My Lords, I thank the Minister for her response, and those who have taken part in this short but perfectly formed debate. I thank the noble Baroness, Lady Coffey, in particular for her support for the amendment. It is something we might come back to and look at the working of down the track. I also thank her for the fascinating tale of student days which, I think, took many of us back to our own student days. I think there was an expression of support from the noble Baroness, Lady Scott, for the intention if not the exact drafting of the amendment. I would stress that we are not wedded to the precise drafting, as we are in Committee; we would be delighted to work on the detail of the drafting as we go forward.
In response to the Minister’s response, I am afraid there is a phrase that I am sure is in the Civil Service handbook: “inadvertent consequences”. That seems to be the response that every Minister gives.
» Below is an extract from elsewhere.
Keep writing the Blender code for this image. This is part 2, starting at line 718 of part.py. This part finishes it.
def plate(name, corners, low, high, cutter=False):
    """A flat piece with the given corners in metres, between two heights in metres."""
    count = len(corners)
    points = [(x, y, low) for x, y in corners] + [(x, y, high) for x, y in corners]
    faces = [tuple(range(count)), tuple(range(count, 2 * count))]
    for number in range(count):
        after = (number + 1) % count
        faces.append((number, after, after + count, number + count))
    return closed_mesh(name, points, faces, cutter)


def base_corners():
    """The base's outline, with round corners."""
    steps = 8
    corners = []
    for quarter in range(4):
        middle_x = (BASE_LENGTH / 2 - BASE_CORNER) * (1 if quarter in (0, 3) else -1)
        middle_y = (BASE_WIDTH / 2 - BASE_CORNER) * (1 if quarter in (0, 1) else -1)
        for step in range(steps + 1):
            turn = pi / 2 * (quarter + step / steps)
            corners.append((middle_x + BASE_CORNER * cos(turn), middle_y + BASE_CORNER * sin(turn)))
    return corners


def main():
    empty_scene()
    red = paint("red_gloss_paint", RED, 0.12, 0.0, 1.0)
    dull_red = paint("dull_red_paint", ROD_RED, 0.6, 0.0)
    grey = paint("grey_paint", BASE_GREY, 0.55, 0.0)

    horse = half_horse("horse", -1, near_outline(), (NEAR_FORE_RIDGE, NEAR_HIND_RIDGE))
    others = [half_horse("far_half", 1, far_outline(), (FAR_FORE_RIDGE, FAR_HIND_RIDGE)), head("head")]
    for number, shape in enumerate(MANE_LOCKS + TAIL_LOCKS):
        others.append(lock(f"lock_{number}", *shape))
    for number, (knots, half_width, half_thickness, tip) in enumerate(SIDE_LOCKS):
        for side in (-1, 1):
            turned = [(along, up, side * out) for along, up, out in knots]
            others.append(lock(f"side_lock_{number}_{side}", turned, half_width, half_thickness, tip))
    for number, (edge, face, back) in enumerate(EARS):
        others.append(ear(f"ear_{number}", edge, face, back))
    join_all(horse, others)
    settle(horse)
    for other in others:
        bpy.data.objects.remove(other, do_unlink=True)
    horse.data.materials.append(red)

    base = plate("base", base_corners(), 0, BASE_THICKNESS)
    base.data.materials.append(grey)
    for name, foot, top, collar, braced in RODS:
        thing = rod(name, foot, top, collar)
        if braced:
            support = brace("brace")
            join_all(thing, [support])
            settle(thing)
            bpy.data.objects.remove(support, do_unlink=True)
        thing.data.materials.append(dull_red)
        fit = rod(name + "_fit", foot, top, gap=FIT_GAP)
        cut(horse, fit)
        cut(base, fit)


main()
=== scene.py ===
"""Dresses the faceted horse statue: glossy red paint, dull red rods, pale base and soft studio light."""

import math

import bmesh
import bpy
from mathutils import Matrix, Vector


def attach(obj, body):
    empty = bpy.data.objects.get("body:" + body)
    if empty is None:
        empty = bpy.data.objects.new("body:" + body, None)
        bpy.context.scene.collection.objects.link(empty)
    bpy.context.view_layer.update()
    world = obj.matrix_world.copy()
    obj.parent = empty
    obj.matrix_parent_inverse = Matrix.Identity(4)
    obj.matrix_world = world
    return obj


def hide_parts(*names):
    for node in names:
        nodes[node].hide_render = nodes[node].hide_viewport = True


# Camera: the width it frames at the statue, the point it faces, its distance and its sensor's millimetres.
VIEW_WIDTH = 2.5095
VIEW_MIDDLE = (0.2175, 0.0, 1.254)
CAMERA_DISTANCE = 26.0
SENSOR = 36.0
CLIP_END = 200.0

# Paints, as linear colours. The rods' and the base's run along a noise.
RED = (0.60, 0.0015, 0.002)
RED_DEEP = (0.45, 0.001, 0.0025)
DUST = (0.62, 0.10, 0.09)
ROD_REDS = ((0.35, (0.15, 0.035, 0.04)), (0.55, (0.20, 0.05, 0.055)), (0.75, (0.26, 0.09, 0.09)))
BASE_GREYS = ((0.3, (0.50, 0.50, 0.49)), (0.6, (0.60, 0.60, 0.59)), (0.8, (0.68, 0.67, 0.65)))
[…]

More substantively, what the Minister said is that tenants can challenge through the courts and appeal to the ombudsman, and orders for action can be done. Those are all things that have differential levels of access depending on people’s capacity, people’s awareness, people’s ability to access those things—their time and energy and costs. The action proposed by this Amendment 206, however, is a really straightforward and simple way to give tenants the power to have control and agency for themselves, not relying on other bodies.
Having said all that, this is of course Committee, and I beg leave to withdraw the amendment while reserving the ability to come back on Report.